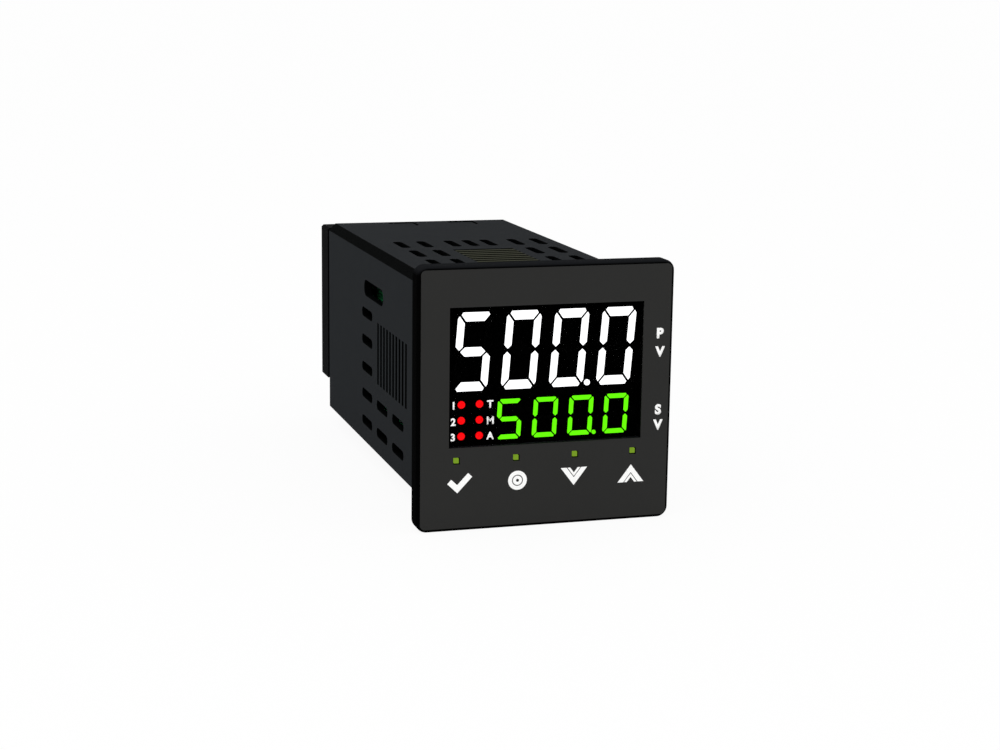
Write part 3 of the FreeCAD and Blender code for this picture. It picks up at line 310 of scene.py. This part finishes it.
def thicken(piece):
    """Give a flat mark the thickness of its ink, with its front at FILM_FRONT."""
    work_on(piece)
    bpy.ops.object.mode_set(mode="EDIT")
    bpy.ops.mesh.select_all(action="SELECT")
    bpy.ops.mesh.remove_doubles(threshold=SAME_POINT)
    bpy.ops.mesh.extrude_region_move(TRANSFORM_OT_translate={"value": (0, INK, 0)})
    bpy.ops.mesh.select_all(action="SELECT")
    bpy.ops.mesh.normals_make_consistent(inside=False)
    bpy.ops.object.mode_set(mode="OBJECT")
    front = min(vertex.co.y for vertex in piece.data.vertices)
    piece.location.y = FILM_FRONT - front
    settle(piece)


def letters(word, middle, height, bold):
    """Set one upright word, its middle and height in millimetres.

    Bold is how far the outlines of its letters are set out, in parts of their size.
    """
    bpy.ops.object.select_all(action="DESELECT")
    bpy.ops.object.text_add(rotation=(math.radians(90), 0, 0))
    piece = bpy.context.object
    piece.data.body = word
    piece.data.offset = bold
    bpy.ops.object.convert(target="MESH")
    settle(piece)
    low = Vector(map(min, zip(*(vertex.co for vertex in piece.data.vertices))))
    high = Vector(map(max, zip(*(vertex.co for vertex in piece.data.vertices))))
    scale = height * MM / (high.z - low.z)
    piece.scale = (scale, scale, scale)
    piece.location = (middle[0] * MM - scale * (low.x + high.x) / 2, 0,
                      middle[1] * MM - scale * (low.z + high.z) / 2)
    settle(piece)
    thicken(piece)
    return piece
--
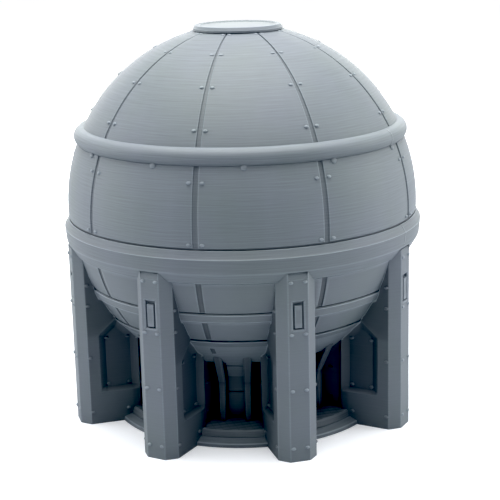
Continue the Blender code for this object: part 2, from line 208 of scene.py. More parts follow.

» Exercise goal: Begin with the line containing "Write part 3" and end with the line containing "return piece"; repeat every line from start to finish exactly, and nothing outside them.

» Final result:
Write part 3 of the FreeCAD and Blender code for this picture. It picks up at line 310 of scene.py. This part finishes it.
def thicken(piece):
    """Give a flat mark the thickness of its ink, with its front at FILM_FRONT."""
    work_on(piece)
    bpy.ops.object.mode_set(mode="EDIT")
    bpy.ops.mesh.select_all(action="SELECT")
    bpy.ops.mesh.remove_doubles(threshold=SAME_POINT)
    bpy.ops.mesh.extrude_region_move(TRANSFORM_OT_translate={"value": (0, INK, 0)})
    bpy.ops.mesh.select_all(action="SELECT")
    bpy.ops.mesh.normals_make_consistent(inside=False)
    bpy.ops.object.mode_set(mode="OBJECT")
    front = min(vertex.co.y for vertex in piece.data.vertices)
    piece.location.y = FILM_FRONT - front
    settle(piece)


def letters(word, middle, height, bold):
    """Set one upright word, its middle and height in millimetres.

    Bold is how far the outlines of its letters are set out, in parts of their size.
    """
    bpy.ops.object.select_all(action="DESELECT")
    bpy.ops.object.text_add(rotation=(math.radians(90), 0, 0))
    piece = bpy.context.object
    piece.data.body = word
    piece.data.offset = bold
    bpy.ops.object.convert(target="MESH")
    settle(piece)
    low = Vector(map(min, zip(*(vertex.co for vertex in piece.data.vertices))))
    high = Vector(map(max, zip(*(vertex.co for vertex in piece.data.vertices))))
    scale = height * MM / (high.z - low.z)
    piece.scale = (scale, scale, scale)
    piece.location = (middle[0] * MM - scale * (low.x + high.x) / 2, 0,
                      middle[1] * MM - scale * (low.z + high.z) / 2)
    settle(piece)
    thicken(piece)
    return piece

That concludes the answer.